Pemanfaatan setrum PLN dinilai lebih efektif mencegah serangan hama pada pertanian bawang di Kabupaten Probolinggo. Tak hanya itu. Para petani pun jauh lebih untung. Kok bisa?
Oleh: Muhammad Hidayat
SEMILIR angin malam dari pantai Utara Paiton, Kabupaten Probolinggo mulai terasa. Saat itu, jarum jam pada Jumat malam (24/12) itu sudah menunjukkan pukul 20.00 WIB. Waktu dimana warga mulai beranjak ke peraduan.
Tapi, tidak dengan para petani bawang di Kabupaten Probolinggo ini. Jam-jam seperti itu justru menjadi saat yang sibuk bagi mereka untuk mengunjungi lahan bawangnya tanpa rasa takut. Toh di bawah guyuran sinar lampu yang terang, mereka masih bisa mengawasi.
Ya, sinar lampu pijar itu berasal dari LED dan UV. Lampu-lampu itu dipasang di atas puluhan tiang bambu. Berjajar rapi. Lampu LED dipasang diatas bambu setinggi 2,5 meter. Sementara lampu Ultra Violet (UV) dipasang lebih dekat dengan tanah. Hanya setinggi 1 meter.
Di bawah lampu UV itu, para petani meletakkan ember atau bak plastik. Ember itu diisi air yang dicampur dengan oli atau solar. Lampu tersebut digunakan sebagai perangkap/jebakan (light trap). Hal ini agar hama tanaman atau kupu-kupu putih (istilah petani; Keper) bisa mati dan tak bertelur lagi.
Dari bibir jalan raya, jurnalis media ini melihat sosok pria paro baya. Dia tampak sibuk merawat tanaman bawang merah. Sesekali dia membersihkan lampu UV. Termasuk ember yang sudah mulai dipenuhi hama Keper. Bahkan, terlihat juga hama sejenis Merutu dan Angge.

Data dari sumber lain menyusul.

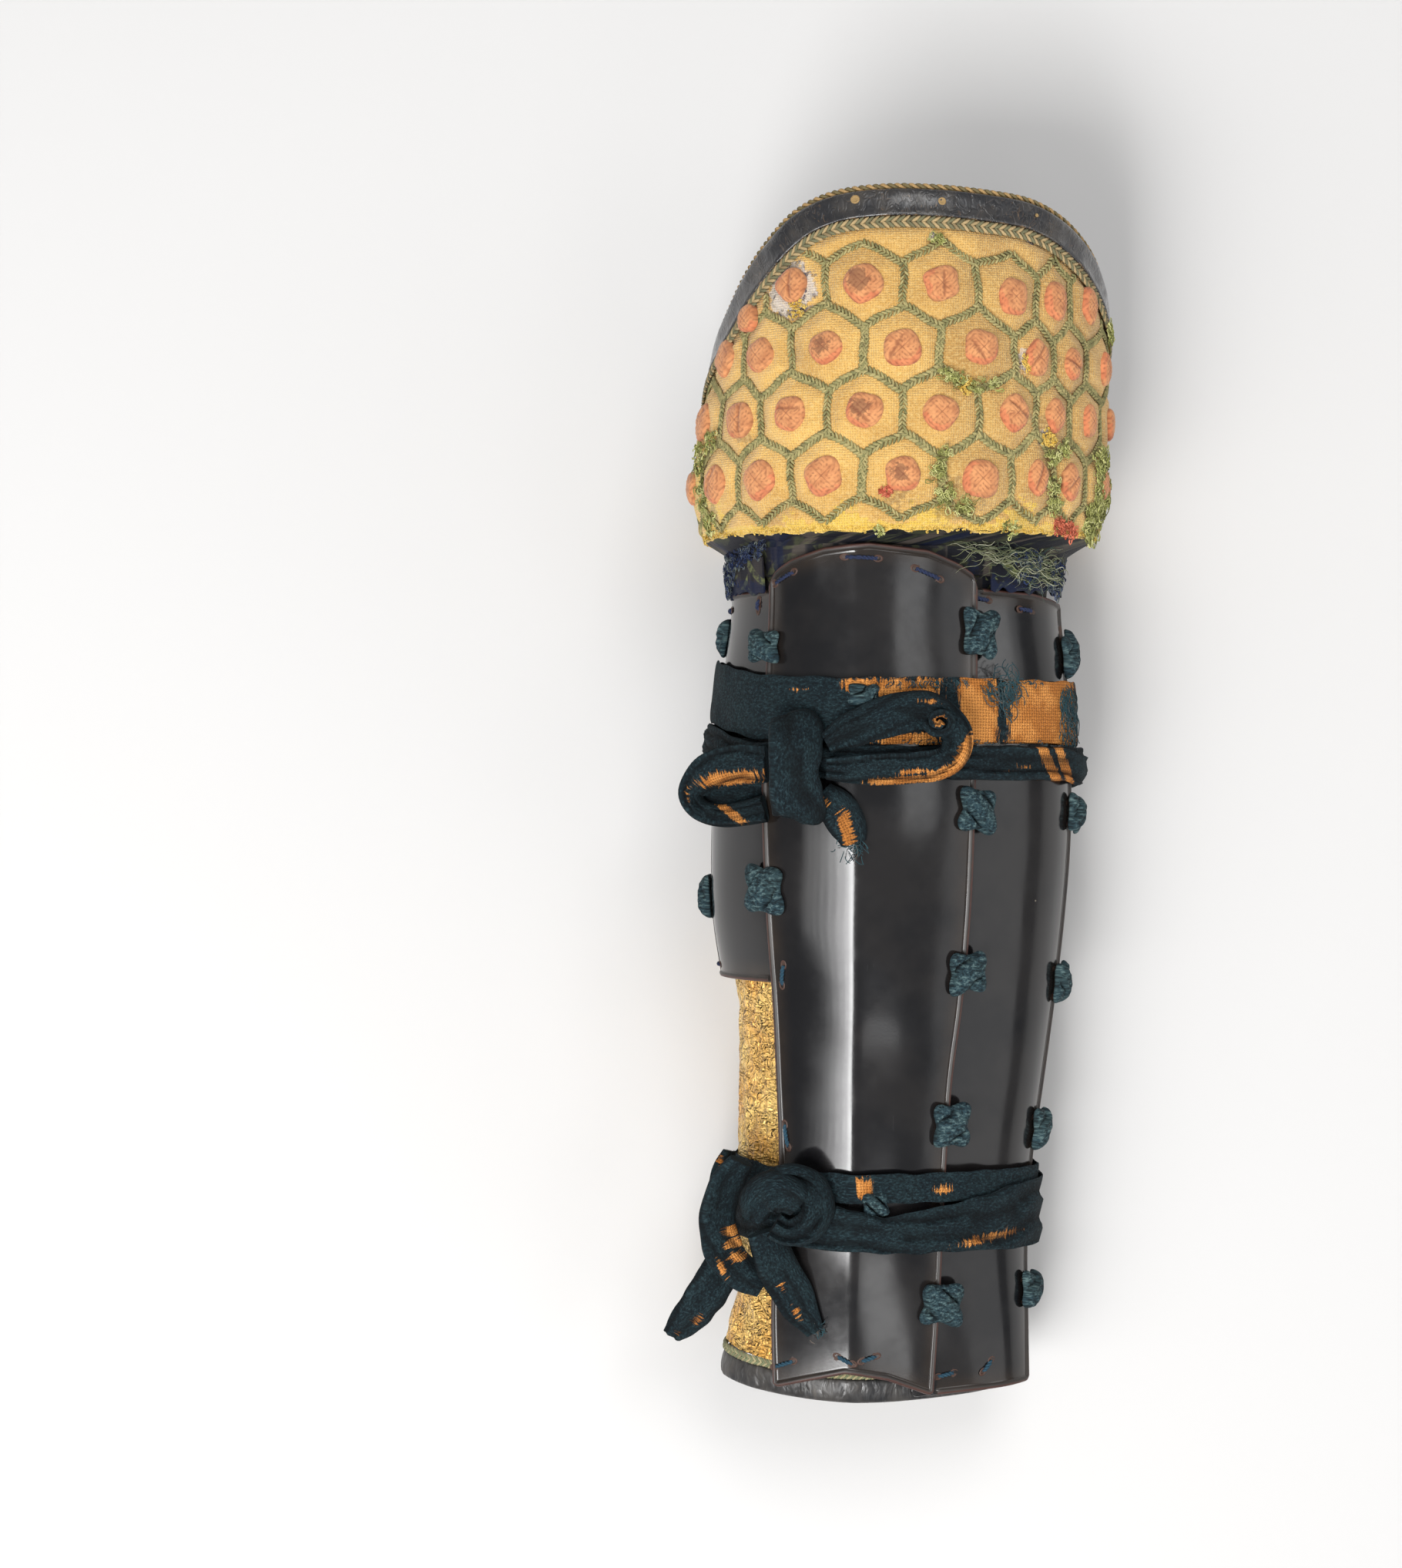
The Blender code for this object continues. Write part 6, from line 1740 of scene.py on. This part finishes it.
def bunched(across, along, folds, seed):
    """Ridges along a bunched strap that wander across it, from 0 to 1."""
    drift = 0.35 * ripple(along, 0 * along, 16, seed) + along / 95
    layer = (across * 0.5 * folds + drift) % 1
    return np.where(layer < 0.8, layer / 0.8, (1 - layer) / 0.2)


class Belt:
    """A stretch of tie that runs once round the guard, over the plates and under the flaps."""

    def __init__(self, node, rows, stack, folds, depth, seed):
        self.node = node
        self.rows = np.asarray(rows, float)
        self.stack = stack
        self.folds = folds
        self.depth = depth
        self.seed = seed

    def at_share(self, share, column):
        return np.interp(share, self.rows[:, 0], self.rows[:, column])

    def place(self, share):
        """The s and y of its middle line."""
        y = self.at_share(share, 1)
        inner, outer = SHIN.ends(y)
        return share * np.where(share > 0, outer, -inner), y

    def lift(self, share):
        """Of its inner face: over the highest edge near it, eased between."""
        shares = np.linspace(-1, 1, 177)
        s, y = self.place(shares)
        half = self.at_share(shares, 2) / 2
        raw = np.max([stack_top(s, y + dy, 0.8) for dy in (-half, 0 * half, half)], axis=0)
        raw = np.pad(raw, 12, mode="edge")
        highest = np.array([raw[k - 6 : k + 7].max() for k in range(6, len(raw) - 6)])
        eased = np.array([highest[k - 6 : k + 7].mean() for k in range(6, len(highest) - 6)])
        return np.interp(share, shares, eased)

    def build(self, flat):
        """The belt as a closed ring: round the form, and straight across the opening at the back."""
        share = np.linspace(-1, 1, 280)
        s, y = self.place(share)
        width = self.at_share(share, 2)
        thick = self.at_share(share, 3)
        on_plates = smoothstep((0.86 - np.abs(share)) / 0.1)
        low = self.lift(share) + 2 * SEAM + on_plates * (0.5 + self.stack)
        across, height = section_loop()
        along = s[:, None] + 0 * across
        fold = bunched(across, along, self.folds, self.seed)
        ruffle = 0.35 * ripple(along, across * 5, 8, self.seed + 1)
        upper = (height > 0.5) * on_plates[:, None]
        rise = thick[:, None] * height - upper * self.depth * (1 - fold) * height + upper * ruffle * 0.5
        waver = 0.5 * ripple(along, 0 * along + 3 * np.sign(across), 7, self.seed + 2) * np.abs(across)
        y_here = y[:, None] + across * width[:, None] / 2 + waver
        rings = SHIN.at(along, y_here, low[:, None] + rise)
        floor = (1 - height) * TIE
        flap = smoothstep((np.abs(share) - 0.88) / 0.04)[:, None]
        rings[..., 2] = rings[..., 2] * (1 - flap) + floor * flap
        rings[..., 2] = np.maximum(rings[..., 2], (1 - height) * TIE * 0.98)
        bridge = np.linspace(0, 1, 26)[1:-1, None, None]
        across_back = rings[-1] * (1 - bridge) + rings[0] * bridge
        rings = np.concatenate([rings, across_back])
        lay = np.zeros(rings.shape)
        lay[: len(share), :, 0] = along
        lay[len(share) :, :, 0] = s[-1] + 40 * bridge[:, :, 0]
        lay[..., 1] = rings[..., 1]
        lay[..., 2] = height * 3
        name = self.node.replace("tie", "crepe")
        # Painted shade in the valleys between the belt's folds, carried by the fold field.
        valley_shade = upper * (1 - fold) * smoothstep((self.depth - 0.5) / 1.0)
        valley_shade = np.concatenate([valley_shade, np.zeros((len(bridge), len(across)))])
        fields = {"lay": lay, "worn": worn_at(name, rings), "fold": valley_shade}
        belt = put(loops(name, rings, CREPE, fields, closed=True), "teal_crepe", self.node)


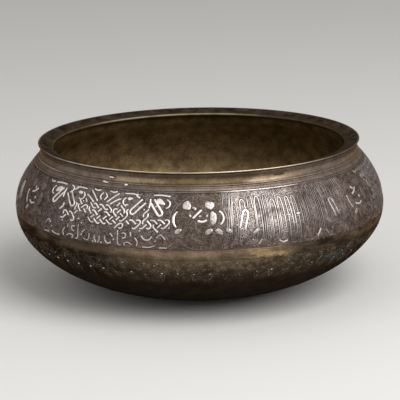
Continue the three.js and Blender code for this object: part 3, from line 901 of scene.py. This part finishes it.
class Inlay:
    """Silver straps and plates at one bearing, each with a dark cut edge round it."""

    def __init__(self, scene, bearing):
        self.ornament = scene.bowl_ornament
        self.wall = Wall(scene)
        self.bearing = bearing
        self.rise = self.ornament.strap_rise / MM
        self.margin = self.ornament.bed_margin / MM
        self.bed_rise = self.ornament.bed_rise / MM
        self.width = self.ornament.strap_width / MM
        self.silver = {}
        self.beds = []

    def straps(self, paths, width=None, lost=None, count=10, taper=1, finish="worn_silver"):
        """Silver along each path that isn't lost, and a bed along every path, narrow where it is lost."""
        width = self.width if width is None else width
        paths = np.stack([spaced(path, count) for path in paths])
        number = np.arange(len(paths))[:, None]
        widths = width * (1 + 0.1 * np.sin(2.4 * number)) * np.ones(count) * taper
        kept = np.ones(len(paths), bool) if lost is None else ~np.asarray(lost)
        if kept.any():
            straps = ribbons(self.wall, paths[kept], widths[kept], self.bearing, self.rise, cap=0.25)
            self.silver.setdefault(finish, []).append(straps)
        margin = np.where(kept[:, None], 2 * self.margin, -0.55 * width)
        self.beds.append(ribbons(self.wall, paths, widths + margin, self.bearing, self.bed_rise, sides=4))

    def plates(self, shapes, fineness=9, finish="pitted_silver"):
        """Silver plates, each (x, y, length, width, tilt, point), and their beds."""
        crowned = plates(self.wall, shapes, self.bearing, self.rise * 1.4, fineness=fineness)
        self.silver.setdefault(finish, []).append(crowned)
        self.beds.append(plates(self.wall, shapes, self.bearing, self.bed_rise, self.margin, fineness=5))

    def make(self, name, replaced=()):
        """One object for each silver finish, and one for the dark edges. The first replaces the CAD nodes."""
        for finish, parts in self.silver.items():
            make_piece(f"{name}_{finish}", parts, finish, replaced)
            replaced = ()
        make_piece(f"{name}_beds", self.beds, "cut_edge")


def cad_nodes(start):
    """The CAD nodes whose names start with some words."""
    return sorted(name for name in frame["nodes"] if name.startswith(start))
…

Setelah berkenalan, pria paro baya itu bernama Ahmad Qusairi, 47 tahun. Pria asal Desa Pondok Kelor Kecamatan Paiton Kabupaten Probolinggo. Qusairi memiliki 2 hektar lahan sawah. Terbagi dalam beberapa petak. Sebagian ada di Desa Pondok Kelor. Sebagian lainnya di wilayah Desa Sumberanyar, berdekatan dengan pantai dan Tempat Pelelangan Ikan (TPI) Paiton.
Di areal pertanian bawang merah tersebut, Qusairi tampak sibuk bersama beberapa petani lain. Satu di antara petani tersebut memakai topi berlogo PLN. Malam itu, mereka tampak sibuk memperhatikan tanaman bawangnya. Ada yang mendekati lampu UV dan LED. Ada juga yang mencabuti beberapa tanaman penganggu (gulma).
“Bapak-bapak bisa lihat sendiri. Setiap malam, hama-hama ini menempel di lampu UV dan jatuh ke ember ini,” ujar Ahmad Qusyairi yang kala itu didampingi Rohyit dan Selamet, petani lainnya.
Saat melihat sawah di malam hari, beberapa titik tampak bersinar terang. Ini karena jarak antar tiang bambu yang terpasang LED dibuat lebih rapat. Sekitar 5 – 6 meter. Untuk satu iring lahan rata-rata membutuhkan bola lampu sebanyak 30 – 40 unit LED. Di kalangan petani, ukuran satu iring lahan sama dengan sepertiga hektar atau 3.300 meter persegi.
Bola lampu LED biasanya dipasang di pinggir gantangan dan tengah sawah secara memanjang. Sementara untuk lampu UV dipasang di gantangan tengah atau pematang sawah saja. Oleh karena itu, jumlahnya tidak terlalu banyak. Hanya kisaran 7-10 unit.
Agar listrik bisa menyala, pihak PLN menyambungkan instalasi dengan satu boks meteran (begeser). Kebetulan meteran ini berdekatan dengan kabel besar PLN yang berada di pinggir jalan raya Sumberanyar, Paiton.
Di kalangan petani, Ahmad Qusairi lebih familiar disapa Pak Mad atau Pak Ica. Saat bertemu jurnalis media ini, Ica sempat bercerita banyak hal. Termasuk soal pengalaman pahit yang pernah ia alami.